Bill helped Trevor refine the material for Icarus, encouraging him to re-record all the vocals. And for Haunt’s batch of new songs, Bill is acting as co-producer.
“This is my favorite album I’ve ever done because of that,” Church says. “There is so much more depth to it, because not only are my lyrics all expressive of reality, but now there’s a family tie to it. I never thought that my dad and I would sit down and actually produce. He’s like, ‘This is what you need to go do here. Do that, and bring it back.’ It’s not like he’s here in the studio; I go over to his house. He has a really awesome backyard. It’s like, frickin’ lush — fruit trees and all this stuff that he’s been growing for years. He has a fire pit outside. We hang out up there, and we just kind of dissect the songs a little bit, figure out how to make them a little bit better.”

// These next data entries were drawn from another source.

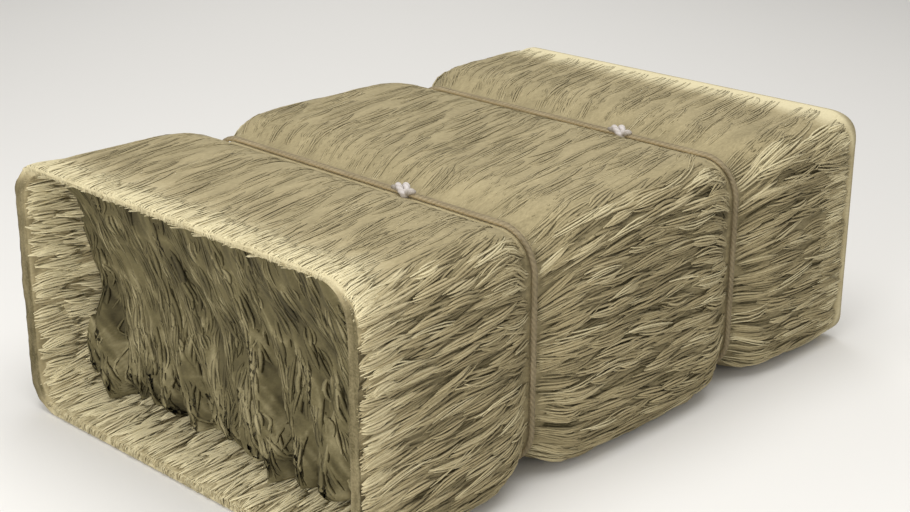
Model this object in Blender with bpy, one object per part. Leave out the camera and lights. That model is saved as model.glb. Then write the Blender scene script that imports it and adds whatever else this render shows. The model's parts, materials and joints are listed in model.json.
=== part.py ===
"""Square hay bale lying on its broad side, tied round with two twines.

The bale's length runs along X, its width along Y, and Z is up. The origin is the middle of its footprint,
on the ground. Its -X end is hollowed: the outer hay stands past the darker inner hay as a thin lip.
"""

import math

import bmesh
import bpy
from mathutils import Vector, noise

# The whole bale, in metres.
LENGTH = 0.883
WIDTH = 0.596
HEIGHT = 0.3155
CORNER_RADIUS = 0.046

# The two ties. Each lies in a slightly slanting plane, x = place + slant * y, and pinches the hay in.
TIE_PLACES = (-0.165, 0.200)
TIE_SLANTS = (0.020, 0.014)
PINCH_DEPTH = 0.023
PINCH_REACH = 0.033
PINCH_POWER = 1.5
TWINE_RADIUS = 0.0033
TWINE_SEAT = 0.0045
KNOT_Y = (-0.076, -0.095)
KNOT_HALF_LENGTH = 0.0176
# The thickness of the knot's wraps from one side to the other, in twine radii.
KNOT_WRAPS = (1.0, 1.55, 2.3, 1.95, 2.45, 1.95, 2.3, 1.55, 1.0)
KNOT_SIDES = 10
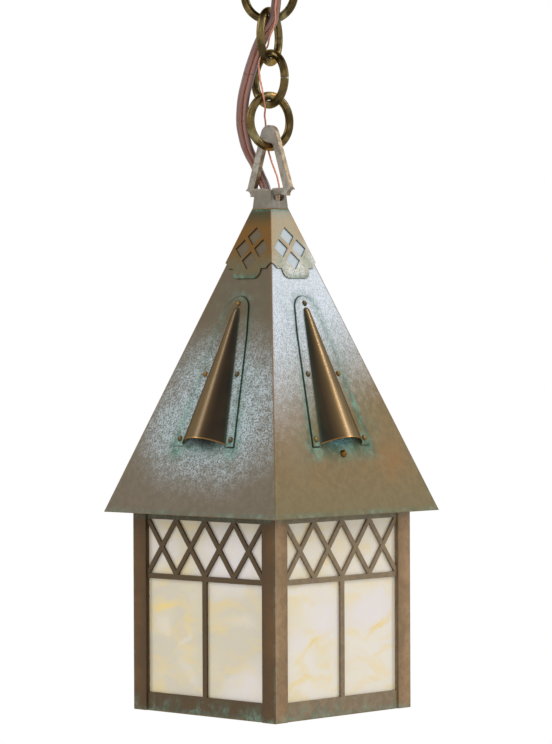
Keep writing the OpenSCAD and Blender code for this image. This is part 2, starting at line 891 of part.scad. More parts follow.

Church is about to be a father himself — his wife is due to give birth to their son in July. That fact and his recent collaboration with his dad has made him reflect on what Bill passed up in order to raise him properly. “My dad, he had opportunities to go with Ted Nugent, Night Ranger and all these bands,” Trevor says. “I think he was just, more or less, like, ‘I already did this. I’ve been doing music for my whole life. I’m going to be a dad,’ and that was the end of it.”
Now, Trevor says, he and Bill are making up for lost time — not as father and son, but as musical peers. “I wish he’d been doing that with me this whole time,” he says of workshopping songs with Bill, “but we do not have control of time. It just seems like now is the time for whatever it is that I’m trying to voice and express.”